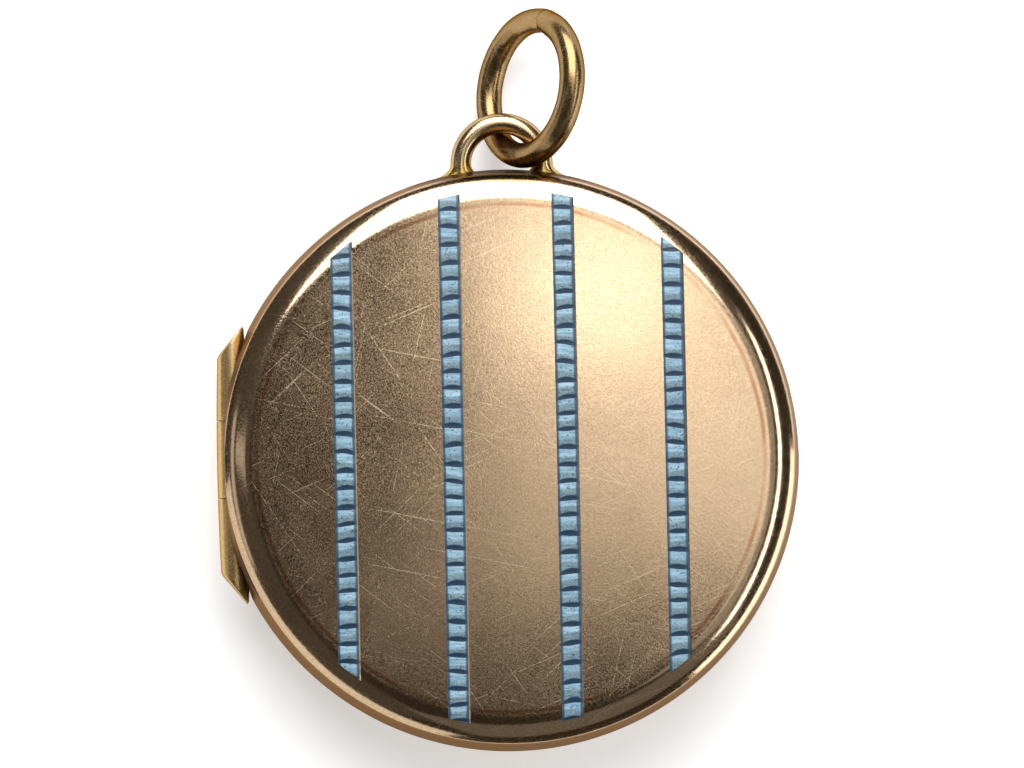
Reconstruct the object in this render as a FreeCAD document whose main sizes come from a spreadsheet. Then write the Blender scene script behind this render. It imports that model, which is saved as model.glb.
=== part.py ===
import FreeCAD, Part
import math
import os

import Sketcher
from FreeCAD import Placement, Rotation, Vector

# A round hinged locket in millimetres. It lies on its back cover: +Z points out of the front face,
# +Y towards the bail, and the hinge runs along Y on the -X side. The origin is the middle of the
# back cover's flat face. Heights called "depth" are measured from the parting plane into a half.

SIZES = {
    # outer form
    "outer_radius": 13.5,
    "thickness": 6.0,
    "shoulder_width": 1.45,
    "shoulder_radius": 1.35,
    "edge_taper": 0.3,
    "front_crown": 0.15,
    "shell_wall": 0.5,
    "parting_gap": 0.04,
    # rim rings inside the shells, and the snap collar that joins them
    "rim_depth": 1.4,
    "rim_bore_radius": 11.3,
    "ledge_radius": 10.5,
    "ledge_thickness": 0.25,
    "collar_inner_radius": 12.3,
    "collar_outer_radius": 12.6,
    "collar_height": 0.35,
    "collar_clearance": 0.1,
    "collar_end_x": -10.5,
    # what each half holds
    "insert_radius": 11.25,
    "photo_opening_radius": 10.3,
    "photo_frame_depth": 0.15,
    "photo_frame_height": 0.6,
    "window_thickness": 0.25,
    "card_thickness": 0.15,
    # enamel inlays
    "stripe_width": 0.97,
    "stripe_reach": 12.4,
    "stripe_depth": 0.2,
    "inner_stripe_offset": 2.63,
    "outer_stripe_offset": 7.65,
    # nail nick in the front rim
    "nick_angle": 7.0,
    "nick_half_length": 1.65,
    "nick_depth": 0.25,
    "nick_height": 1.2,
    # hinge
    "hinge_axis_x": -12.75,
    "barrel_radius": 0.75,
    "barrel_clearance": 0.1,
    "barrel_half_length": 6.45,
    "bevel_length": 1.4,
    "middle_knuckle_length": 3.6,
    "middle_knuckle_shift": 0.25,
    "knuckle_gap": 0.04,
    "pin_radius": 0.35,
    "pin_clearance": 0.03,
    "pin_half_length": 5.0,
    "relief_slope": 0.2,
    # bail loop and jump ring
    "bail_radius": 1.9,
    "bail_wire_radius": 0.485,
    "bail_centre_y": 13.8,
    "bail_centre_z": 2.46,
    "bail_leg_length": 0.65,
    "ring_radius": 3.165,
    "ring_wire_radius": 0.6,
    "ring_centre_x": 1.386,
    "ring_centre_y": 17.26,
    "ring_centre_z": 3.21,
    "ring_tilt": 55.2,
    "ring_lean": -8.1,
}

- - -

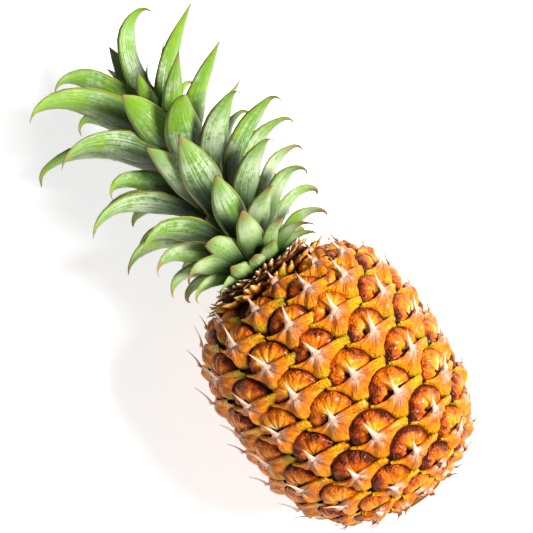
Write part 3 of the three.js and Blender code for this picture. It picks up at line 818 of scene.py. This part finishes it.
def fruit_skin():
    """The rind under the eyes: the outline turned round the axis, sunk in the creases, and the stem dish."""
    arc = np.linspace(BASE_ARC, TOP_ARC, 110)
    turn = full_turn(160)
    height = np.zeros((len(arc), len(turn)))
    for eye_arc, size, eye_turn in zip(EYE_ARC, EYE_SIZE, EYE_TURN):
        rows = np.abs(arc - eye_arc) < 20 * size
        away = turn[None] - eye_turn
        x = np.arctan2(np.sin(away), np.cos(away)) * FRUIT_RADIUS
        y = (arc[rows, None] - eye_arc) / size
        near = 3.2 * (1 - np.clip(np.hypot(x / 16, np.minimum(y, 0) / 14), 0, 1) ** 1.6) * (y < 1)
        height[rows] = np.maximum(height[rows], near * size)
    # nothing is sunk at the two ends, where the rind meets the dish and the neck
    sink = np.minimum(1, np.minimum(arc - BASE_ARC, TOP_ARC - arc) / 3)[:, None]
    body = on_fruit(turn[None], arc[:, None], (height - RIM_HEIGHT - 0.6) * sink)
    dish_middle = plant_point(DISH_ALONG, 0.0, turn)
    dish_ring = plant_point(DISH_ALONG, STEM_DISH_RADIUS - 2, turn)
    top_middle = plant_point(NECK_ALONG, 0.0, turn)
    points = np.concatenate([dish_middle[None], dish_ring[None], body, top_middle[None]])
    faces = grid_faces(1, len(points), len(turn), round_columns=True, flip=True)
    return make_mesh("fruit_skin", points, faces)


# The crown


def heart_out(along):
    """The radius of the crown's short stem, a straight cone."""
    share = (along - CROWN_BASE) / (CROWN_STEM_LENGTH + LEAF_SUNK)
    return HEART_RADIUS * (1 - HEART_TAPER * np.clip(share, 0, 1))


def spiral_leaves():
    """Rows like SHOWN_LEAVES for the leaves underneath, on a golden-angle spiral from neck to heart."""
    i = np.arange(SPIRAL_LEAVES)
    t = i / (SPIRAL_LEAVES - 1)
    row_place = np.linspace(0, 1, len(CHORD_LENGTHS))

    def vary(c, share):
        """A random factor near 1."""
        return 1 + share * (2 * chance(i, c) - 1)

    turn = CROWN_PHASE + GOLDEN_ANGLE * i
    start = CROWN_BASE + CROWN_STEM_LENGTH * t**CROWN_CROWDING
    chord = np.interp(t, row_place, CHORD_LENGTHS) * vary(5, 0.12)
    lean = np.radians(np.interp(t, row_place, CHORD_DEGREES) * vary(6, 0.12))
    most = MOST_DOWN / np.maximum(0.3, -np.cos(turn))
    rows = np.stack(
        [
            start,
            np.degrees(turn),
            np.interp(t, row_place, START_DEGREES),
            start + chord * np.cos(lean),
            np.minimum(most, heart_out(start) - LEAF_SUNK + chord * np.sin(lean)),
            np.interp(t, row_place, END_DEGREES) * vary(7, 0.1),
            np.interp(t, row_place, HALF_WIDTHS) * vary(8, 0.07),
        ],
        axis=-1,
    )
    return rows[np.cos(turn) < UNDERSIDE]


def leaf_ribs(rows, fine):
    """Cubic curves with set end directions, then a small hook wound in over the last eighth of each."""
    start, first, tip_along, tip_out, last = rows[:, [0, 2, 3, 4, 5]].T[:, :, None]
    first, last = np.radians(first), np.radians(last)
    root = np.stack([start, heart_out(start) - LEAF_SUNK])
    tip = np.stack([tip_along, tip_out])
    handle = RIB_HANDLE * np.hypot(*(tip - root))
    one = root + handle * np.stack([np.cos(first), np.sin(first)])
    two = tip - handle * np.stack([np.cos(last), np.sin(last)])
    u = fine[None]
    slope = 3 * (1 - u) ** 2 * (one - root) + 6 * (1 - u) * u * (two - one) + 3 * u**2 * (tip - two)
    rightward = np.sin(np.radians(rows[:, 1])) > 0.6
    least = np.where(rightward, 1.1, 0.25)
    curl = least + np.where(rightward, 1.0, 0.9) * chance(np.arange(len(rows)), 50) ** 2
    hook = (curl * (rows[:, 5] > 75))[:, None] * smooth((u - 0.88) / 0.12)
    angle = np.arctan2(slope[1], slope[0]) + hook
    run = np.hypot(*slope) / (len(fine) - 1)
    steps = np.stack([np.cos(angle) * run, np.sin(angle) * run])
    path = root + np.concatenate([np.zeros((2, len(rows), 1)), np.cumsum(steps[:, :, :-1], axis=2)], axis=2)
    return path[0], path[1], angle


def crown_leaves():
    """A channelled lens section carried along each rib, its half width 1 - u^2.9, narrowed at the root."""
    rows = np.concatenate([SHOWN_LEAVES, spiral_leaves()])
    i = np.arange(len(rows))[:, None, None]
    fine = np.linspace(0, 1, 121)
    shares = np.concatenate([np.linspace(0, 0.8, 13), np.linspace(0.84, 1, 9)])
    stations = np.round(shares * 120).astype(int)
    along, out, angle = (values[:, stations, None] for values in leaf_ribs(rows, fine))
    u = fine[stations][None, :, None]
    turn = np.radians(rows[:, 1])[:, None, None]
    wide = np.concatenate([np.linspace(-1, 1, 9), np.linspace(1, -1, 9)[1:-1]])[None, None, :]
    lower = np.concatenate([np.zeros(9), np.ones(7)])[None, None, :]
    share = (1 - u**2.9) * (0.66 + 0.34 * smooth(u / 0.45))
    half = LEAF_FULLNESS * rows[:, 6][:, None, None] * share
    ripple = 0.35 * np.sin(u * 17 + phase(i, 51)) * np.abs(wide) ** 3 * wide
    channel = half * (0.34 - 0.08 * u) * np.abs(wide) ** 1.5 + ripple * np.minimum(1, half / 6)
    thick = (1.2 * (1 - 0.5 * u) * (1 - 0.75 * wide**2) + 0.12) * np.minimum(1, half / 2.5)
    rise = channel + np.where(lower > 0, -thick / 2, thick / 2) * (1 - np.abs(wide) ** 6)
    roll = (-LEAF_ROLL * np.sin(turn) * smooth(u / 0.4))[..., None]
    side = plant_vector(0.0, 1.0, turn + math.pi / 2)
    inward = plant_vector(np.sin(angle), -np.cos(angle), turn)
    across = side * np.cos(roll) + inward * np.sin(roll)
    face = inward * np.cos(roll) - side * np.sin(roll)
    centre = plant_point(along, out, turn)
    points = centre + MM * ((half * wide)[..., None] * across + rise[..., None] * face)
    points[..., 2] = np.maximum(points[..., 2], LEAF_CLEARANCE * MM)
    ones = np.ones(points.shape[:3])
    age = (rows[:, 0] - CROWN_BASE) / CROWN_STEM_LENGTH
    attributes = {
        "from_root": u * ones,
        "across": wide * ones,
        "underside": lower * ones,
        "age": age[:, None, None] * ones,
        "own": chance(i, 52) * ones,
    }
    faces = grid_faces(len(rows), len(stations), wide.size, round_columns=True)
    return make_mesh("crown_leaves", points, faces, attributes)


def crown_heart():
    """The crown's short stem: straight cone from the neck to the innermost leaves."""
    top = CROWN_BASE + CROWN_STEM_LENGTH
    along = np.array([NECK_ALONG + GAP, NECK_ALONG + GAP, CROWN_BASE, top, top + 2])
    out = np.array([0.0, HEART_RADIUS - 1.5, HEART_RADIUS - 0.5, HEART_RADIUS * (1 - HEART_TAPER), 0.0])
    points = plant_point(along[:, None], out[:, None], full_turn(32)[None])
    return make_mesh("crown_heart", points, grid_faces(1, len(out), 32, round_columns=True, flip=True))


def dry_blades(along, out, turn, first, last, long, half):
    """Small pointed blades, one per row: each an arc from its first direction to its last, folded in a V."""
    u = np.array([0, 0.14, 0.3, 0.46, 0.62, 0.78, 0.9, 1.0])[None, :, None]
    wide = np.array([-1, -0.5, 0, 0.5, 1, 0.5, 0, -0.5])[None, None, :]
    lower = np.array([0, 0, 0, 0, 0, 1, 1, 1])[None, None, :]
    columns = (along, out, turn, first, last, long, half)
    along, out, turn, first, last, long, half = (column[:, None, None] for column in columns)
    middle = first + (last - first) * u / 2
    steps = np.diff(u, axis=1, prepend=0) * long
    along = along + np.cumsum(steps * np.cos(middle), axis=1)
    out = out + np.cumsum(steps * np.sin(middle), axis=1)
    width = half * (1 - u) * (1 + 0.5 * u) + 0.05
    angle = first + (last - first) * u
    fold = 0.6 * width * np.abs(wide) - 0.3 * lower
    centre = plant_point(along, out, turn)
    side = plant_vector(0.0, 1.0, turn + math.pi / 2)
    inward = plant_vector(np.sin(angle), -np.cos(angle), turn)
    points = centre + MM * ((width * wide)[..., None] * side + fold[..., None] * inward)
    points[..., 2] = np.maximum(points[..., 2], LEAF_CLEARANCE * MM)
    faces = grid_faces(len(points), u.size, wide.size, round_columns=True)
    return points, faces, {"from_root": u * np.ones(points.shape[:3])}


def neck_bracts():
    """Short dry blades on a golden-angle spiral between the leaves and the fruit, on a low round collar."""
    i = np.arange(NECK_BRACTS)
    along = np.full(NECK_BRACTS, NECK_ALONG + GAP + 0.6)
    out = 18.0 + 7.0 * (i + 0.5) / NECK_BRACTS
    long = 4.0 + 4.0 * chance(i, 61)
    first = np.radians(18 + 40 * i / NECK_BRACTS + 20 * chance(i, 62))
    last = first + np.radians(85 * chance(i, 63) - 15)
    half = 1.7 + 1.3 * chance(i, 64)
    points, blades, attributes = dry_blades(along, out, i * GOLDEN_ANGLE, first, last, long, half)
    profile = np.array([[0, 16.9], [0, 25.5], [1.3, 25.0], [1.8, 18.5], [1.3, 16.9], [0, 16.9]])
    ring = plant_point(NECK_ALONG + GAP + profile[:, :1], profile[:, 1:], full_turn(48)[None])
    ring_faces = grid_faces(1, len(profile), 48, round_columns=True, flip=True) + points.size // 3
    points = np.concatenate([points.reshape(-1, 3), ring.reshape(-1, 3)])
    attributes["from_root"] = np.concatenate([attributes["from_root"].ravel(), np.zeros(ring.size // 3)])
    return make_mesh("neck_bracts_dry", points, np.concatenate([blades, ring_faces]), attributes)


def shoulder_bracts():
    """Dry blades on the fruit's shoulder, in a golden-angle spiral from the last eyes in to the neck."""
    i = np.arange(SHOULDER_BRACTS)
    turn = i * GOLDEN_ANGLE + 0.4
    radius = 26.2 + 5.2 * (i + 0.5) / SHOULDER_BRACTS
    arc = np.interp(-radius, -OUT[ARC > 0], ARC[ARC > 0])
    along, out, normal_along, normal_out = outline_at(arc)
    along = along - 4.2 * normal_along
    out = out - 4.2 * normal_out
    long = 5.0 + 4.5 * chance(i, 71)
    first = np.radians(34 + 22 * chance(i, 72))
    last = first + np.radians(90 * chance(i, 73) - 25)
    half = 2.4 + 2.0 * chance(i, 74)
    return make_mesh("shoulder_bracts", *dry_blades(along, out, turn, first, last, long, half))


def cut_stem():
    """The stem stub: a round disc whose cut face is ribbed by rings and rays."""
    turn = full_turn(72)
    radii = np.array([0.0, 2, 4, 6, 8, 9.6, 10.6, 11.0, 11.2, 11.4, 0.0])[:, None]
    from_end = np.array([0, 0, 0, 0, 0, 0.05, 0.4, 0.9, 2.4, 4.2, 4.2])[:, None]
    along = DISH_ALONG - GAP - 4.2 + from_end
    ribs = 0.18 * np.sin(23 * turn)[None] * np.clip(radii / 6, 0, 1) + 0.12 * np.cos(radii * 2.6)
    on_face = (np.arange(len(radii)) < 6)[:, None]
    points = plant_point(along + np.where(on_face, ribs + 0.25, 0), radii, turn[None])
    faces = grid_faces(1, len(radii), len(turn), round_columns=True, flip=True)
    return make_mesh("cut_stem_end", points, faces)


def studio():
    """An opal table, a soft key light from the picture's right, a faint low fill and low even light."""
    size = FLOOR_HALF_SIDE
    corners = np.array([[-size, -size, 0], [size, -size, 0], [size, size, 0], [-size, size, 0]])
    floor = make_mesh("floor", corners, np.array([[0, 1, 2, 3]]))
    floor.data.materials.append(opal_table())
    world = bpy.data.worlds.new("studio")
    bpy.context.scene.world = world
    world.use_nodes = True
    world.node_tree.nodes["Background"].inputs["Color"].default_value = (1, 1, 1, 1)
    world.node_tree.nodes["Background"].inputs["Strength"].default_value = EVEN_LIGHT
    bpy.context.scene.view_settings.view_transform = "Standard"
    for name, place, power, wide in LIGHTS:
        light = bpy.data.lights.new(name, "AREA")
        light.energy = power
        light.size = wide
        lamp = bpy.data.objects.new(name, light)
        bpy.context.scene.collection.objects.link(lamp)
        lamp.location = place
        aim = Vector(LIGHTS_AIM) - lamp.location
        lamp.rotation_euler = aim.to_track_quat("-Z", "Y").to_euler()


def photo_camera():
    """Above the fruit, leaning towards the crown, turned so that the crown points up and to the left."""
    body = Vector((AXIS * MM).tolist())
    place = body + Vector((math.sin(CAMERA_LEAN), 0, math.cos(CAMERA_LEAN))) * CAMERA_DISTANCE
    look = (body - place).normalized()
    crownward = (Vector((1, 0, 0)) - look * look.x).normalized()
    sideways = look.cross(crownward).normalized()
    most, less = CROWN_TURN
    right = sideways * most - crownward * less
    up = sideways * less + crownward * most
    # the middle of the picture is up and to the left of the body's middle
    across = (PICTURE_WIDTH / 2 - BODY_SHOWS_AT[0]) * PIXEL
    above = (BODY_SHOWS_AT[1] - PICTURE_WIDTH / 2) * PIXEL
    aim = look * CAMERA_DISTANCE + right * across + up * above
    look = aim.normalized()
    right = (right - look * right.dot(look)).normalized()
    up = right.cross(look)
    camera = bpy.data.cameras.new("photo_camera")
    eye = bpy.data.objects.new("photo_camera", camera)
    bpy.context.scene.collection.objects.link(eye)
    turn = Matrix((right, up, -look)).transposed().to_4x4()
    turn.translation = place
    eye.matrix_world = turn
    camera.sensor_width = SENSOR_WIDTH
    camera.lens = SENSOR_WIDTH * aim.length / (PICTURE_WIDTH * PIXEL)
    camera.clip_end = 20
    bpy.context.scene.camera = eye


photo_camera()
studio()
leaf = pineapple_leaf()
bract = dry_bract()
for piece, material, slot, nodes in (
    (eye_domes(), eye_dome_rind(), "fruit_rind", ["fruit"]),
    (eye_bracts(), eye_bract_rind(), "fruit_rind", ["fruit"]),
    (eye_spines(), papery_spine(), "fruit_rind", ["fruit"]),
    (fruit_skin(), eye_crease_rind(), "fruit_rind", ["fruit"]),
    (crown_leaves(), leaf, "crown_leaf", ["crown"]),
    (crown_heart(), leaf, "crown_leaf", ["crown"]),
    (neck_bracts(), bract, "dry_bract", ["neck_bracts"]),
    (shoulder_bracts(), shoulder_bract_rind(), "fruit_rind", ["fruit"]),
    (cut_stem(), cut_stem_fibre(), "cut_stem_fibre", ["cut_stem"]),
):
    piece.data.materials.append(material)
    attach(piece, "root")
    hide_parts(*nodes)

- - -

Exactly the lines from the line with "Reconstruct the object" to the line with "# back cover's", both included, are to be extracted, and no others.

EXERCISE RESULT:
Reconstruct the object in this render as a FreeCAD document whose main sizes come from a spreadsheet. Then write the Blender scene script behind this render. It imports that model, which is saved as model.glb.
=== part.py ===
import FreeCAD, Part
import math
import os

import Sketcher
from FreeCAD import Placement, Rotation, Vector

# A round hinged locket in millimetres. It lies on its back cover: +Z points out of the front face,
# +Y towards the bail, and the hinge runs along Y on the -X side. The origin is the middle of the
# back cover's flat face. Heights called "depth" are measured from the parting plane into a half.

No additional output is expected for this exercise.